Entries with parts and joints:
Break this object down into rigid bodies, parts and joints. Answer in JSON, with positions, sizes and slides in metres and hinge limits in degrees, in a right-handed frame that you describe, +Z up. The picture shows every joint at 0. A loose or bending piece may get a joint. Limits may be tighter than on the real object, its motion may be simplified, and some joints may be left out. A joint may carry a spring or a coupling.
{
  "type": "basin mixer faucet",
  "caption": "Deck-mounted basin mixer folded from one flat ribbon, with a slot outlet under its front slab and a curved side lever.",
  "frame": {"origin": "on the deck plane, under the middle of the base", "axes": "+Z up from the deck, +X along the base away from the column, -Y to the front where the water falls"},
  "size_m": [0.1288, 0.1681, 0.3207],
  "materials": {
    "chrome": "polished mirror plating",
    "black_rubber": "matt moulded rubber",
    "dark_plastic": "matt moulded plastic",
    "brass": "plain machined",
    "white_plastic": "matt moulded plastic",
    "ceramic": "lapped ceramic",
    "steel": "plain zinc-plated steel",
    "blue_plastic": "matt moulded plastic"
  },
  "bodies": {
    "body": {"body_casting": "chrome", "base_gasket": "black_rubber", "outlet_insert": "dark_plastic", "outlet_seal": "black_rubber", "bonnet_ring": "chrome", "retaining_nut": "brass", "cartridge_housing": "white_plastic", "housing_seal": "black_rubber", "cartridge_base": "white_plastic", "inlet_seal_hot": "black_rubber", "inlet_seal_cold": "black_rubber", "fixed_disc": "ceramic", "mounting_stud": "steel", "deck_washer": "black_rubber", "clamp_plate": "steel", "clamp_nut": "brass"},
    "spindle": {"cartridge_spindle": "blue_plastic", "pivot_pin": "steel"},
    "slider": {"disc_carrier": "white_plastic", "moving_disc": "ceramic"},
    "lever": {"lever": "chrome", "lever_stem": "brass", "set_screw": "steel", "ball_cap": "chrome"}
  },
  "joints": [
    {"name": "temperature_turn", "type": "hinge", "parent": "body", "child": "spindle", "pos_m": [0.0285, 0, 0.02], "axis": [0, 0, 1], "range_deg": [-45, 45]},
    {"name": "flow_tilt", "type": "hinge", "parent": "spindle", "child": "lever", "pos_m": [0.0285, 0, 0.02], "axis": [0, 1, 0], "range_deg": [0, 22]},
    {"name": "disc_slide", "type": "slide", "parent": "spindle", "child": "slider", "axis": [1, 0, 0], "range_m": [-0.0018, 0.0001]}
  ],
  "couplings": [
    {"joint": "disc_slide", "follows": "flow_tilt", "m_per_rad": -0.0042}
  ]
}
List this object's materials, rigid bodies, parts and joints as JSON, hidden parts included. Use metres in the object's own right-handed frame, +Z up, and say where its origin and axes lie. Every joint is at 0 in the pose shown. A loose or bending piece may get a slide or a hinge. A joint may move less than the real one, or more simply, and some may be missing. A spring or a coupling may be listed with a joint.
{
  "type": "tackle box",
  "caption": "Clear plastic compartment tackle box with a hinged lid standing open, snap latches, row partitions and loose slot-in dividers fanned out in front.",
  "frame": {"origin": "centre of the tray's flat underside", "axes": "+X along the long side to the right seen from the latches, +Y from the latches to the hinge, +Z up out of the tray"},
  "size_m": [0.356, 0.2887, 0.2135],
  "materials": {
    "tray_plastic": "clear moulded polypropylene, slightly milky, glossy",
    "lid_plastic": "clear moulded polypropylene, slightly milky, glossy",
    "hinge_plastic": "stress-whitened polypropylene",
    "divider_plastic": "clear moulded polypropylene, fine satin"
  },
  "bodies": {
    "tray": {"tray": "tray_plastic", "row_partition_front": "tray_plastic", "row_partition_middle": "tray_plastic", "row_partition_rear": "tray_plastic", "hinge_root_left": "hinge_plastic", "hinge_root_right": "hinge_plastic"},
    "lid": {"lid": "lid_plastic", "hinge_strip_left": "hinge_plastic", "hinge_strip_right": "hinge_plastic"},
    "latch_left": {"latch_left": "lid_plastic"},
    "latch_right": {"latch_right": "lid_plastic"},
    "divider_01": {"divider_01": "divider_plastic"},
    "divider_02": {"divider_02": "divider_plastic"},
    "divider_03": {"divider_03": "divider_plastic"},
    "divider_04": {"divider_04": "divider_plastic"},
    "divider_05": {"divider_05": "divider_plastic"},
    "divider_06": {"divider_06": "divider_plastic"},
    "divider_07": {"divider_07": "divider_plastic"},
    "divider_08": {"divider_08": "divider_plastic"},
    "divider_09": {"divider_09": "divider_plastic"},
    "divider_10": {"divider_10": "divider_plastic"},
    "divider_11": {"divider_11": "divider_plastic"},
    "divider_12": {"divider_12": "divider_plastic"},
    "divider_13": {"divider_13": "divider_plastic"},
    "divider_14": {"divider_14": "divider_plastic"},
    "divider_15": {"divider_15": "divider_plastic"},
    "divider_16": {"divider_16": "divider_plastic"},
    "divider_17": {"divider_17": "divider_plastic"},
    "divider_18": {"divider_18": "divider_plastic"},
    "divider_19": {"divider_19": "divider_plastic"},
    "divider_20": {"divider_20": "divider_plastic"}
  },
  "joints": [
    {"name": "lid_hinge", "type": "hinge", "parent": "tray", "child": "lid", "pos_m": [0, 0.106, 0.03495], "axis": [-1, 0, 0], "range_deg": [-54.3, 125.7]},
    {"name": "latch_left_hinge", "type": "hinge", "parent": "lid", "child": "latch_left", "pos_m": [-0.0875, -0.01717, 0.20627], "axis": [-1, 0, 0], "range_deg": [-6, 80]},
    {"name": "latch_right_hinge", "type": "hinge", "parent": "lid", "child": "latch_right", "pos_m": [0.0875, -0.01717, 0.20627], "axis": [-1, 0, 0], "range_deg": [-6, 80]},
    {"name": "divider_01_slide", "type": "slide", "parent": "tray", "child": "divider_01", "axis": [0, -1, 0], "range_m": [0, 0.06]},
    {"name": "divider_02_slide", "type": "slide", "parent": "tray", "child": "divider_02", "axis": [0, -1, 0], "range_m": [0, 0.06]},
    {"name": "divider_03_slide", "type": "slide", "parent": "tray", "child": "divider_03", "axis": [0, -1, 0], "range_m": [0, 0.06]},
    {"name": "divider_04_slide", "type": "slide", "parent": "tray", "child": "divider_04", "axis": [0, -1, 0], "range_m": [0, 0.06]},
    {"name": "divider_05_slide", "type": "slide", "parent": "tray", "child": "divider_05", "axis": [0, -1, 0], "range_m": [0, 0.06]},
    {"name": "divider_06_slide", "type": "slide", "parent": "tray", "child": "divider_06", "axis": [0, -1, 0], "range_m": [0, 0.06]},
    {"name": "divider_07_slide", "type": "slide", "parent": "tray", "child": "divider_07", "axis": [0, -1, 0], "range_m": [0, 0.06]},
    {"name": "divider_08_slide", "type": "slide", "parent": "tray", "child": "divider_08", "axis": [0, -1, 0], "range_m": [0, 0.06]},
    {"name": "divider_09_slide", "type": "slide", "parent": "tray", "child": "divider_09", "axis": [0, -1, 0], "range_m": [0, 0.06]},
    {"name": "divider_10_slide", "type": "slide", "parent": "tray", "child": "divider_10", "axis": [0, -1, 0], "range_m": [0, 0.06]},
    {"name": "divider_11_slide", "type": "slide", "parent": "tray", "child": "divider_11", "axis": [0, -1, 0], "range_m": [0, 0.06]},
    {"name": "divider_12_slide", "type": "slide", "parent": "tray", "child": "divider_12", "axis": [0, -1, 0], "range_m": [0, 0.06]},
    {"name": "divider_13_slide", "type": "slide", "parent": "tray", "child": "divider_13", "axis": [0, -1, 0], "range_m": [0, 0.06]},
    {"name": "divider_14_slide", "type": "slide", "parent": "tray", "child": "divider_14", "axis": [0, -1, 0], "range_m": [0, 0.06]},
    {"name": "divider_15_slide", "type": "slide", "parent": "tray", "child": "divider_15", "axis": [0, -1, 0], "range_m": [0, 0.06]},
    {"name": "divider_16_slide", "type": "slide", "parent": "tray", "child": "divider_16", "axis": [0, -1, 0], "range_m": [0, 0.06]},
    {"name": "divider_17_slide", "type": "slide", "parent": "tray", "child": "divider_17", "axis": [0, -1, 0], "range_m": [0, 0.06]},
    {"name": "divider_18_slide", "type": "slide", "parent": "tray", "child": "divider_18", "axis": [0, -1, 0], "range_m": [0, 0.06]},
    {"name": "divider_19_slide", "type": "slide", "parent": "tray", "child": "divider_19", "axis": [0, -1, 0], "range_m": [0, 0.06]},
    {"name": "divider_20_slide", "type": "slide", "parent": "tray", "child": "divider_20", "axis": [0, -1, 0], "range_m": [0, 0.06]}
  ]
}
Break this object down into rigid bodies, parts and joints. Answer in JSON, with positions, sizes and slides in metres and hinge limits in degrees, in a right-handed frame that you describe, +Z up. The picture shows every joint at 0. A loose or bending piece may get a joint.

TASK GOAL: Copy out every line that includes the word "where".

SOLUTION TO THE EXERCISE:
  "frame": {"origin": "on the deck plane, under the middle of the base", "axes": "+Z up from the deck, +X along the base away from the column, -Y to the front where the water falls"},
List this object's materials, rigid bodies, parts and joints as JSON, hidden parts included. Use metres in the object's own right-handed frame, +Z up, and say where its origin and axes lie. Every joint is at 0 in the pose shown. A loose or bending piece may get a slide or a hinge. A joint may move less than the real one, or more simply, and some may be missing. A spring or a coupling may be listed with a joint.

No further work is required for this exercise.